* Hedge funds see clearer rate policy signals
* Many betting on policy direction in Brazil, India
* EM Macro funds enjoy strong start to year
By Tommy Wilkes
LONDON, April 5 (Reuters) - Hedge funds believe more predictable monetary policy in emerging markets is making it easier to profit from bond and currency bets there than in developed markets.
Central banks in emerging markets face a classic trade-off between inflation and growth, the funds say, in contrast to policymakers in the U.S. and Europe struggling with rock-bottom rates and doubts about whether to restart printing presses.
Managers are confident enough about the priorities of central banks in countries like India, China and Brazil to place bets on the direction of rates.
“It’s far easier to forecast what a central bank in the emerging markets space is going to do than try to forecast what the Fed’s going to do or the ECB’s going to do,” one hedge fund manager, who spoke on the condition of anonymity, said.
“Most of the emerging market curves are not as well traded, there are many more discernable reaction functions to the central banks.”
The average emerging market hedge fund has gained 8.69 percent this year to the end of March, beating the average hedge fund’s 4.91 percent rise, according to Hedge Fund Research.

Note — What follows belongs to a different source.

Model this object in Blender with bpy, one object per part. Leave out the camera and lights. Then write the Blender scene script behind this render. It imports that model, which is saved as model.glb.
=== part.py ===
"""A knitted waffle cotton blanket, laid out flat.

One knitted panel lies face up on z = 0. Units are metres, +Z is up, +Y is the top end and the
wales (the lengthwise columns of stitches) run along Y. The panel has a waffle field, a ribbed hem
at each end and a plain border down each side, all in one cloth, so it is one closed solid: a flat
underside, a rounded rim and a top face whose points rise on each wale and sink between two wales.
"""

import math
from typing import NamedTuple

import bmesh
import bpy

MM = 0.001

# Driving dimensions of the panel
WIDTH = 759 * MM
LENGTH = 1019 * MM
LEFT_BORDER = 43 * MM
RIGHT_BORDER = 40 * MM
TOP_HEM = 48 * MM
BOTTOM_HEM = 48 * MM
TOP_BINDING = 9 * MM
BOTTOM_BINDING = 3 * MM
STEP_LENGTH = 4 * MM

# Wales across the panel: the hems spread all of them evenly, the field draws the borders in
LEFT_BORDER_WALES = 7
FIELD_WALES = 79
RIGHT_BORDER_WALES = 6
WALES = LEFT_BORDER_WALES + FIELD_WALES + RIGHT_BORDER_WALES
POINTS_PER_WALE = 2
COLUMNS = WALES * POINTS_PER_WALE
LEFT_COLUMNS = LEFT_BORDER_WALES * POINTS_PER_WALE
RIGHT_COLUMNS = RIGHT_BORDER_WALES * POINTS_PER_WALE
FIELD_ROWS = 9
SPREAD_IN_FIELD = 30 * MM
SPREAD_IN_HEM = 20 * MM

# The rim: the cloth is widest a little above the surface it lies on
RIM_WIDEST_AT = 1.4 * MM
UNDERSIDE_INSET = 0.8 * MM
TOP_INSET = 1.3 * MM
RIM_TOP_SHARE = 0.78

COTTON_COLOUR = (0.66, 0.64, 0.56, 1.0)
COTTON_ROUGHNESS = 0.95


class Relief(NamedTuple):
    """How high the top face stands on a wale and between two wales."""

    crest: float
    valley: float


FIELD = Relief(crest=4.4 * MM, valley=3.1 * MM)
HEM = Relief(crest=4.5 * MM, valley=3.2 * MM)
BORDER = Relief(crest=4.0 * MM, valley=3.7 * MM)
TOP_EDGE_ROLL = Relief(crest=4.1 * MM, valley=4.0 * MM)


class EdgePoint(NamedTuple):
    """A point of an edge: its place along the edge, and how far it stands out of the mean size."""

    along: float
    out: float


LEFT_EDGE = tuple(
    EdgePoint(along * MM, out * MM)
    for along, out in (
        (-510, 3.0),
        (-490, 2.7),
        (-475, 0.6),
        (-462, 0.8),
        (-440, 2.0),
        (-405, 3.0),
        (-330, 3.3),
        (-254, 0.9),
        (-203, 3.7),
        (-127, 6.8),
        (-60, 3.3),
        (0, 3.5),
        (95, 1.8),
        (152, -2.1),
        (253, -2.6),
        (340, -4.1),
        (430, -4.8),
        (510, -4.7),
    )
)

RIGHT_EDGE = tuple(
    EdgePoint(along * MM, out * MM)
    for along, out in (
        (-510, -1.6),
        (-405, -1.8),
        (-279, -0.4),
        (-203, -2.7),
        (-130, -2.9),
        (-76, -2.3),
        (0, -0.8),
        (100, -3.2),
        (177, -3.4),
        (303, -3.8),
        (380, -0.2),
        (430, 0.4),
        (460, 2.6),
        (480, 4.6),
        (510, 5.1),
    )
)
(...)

Strong equity returns drove much of this, but macro funds, which look to profit from economic trends and shifts in monetary policy by betting across asset classes, have also done well.
Pharo Management, the $3 billion firm run by Guillaume Fonkenell, has seen its flagship emerging markets macro fund rise around 3 percent by mid-March, one investor said.
BlueCrest’s Emerging Markets Fund had risen 2.85 percent by the end of February while Brevan Howard’s Emerging Markets Strategies Fund, run by Geraldine Sundstrom, was up more than 10 percent by early March, performance data seen by Reuters shows.
Emerging market funds are still a relatively small part of the hedge fund industry. HFR estimates that of the $2 trillion in assets held globally, just $118 billion lay with dedicated emerging market hedge fund managers at the end of last year.
Macro funds hold less than 12 percent of this, but many global managers - their strategies struggling with low rates and a lack of strong policy trends to trade in the developed economies - now have a mandate to move into emerging markets.
“We had this big flight to safety to the U.S. and to Germany within the euro zone, and I think that is beginning to unwind,” Paul McNamara, a portfolio manager at GAM, said.
To express this view, McNamara said his rates fund, which is up 4.19 percent in 2012 according to Lipper data, is positioning for the spread between emerging market local currency bonds and U.S. Treasuries closing.
Others have also been betting on emerging market central banks cutting rates to try and kick-start slowing growth even as inflation, long a worry for many, remains at elevated levels.
This trade usually involves buying 2-year bonds or entering into a rates swap and has already made managers money after yield curves steepened to anticipate looser monetary policy.
Brazil, for example, cut borrowing costs to their lowest level in almost two years in March, while China has reduced banks’ reserve ratio on several occasions.
“What it really tells you is that a lot of emerging market central banks perceive the cost of a slowdown to be much higher than the cost of elevated inflation, at least in the short run,” Kay Haigh, ex-head of Emerging Market Trading at Deutsche Bank and now running Avantium Investment Management, said.
Bets on currencies are also popular, based in part on the notion policymakers will not inhibit a gradual rise in units some see as fundamentally undervalued versus the U.S dollar.
“Latin American currencies have appreciated significantly but it has been easier to make gains going long...the Singapore Dollar and Malaysian Ringgit. Early this year the South African Rand was also profitable,” Roberto Botero at Sciens Capital Management, which invests in hedge funds, said.
Despite the gains to be made, managers stress the need to examine each central bank’s thinking independently.
India, for example, kept rates on hold last month despite its slowing economy, and raised the spectre of rising inflation in Asia’s third-largest economy.
“Typically, one ought to shy away from tipping all these emerging markets into one basket. A few years ago people would say if one of them cuts, all of them cut, or if the Fed cuts all of them cut, but that picture has changed,” Haigh said.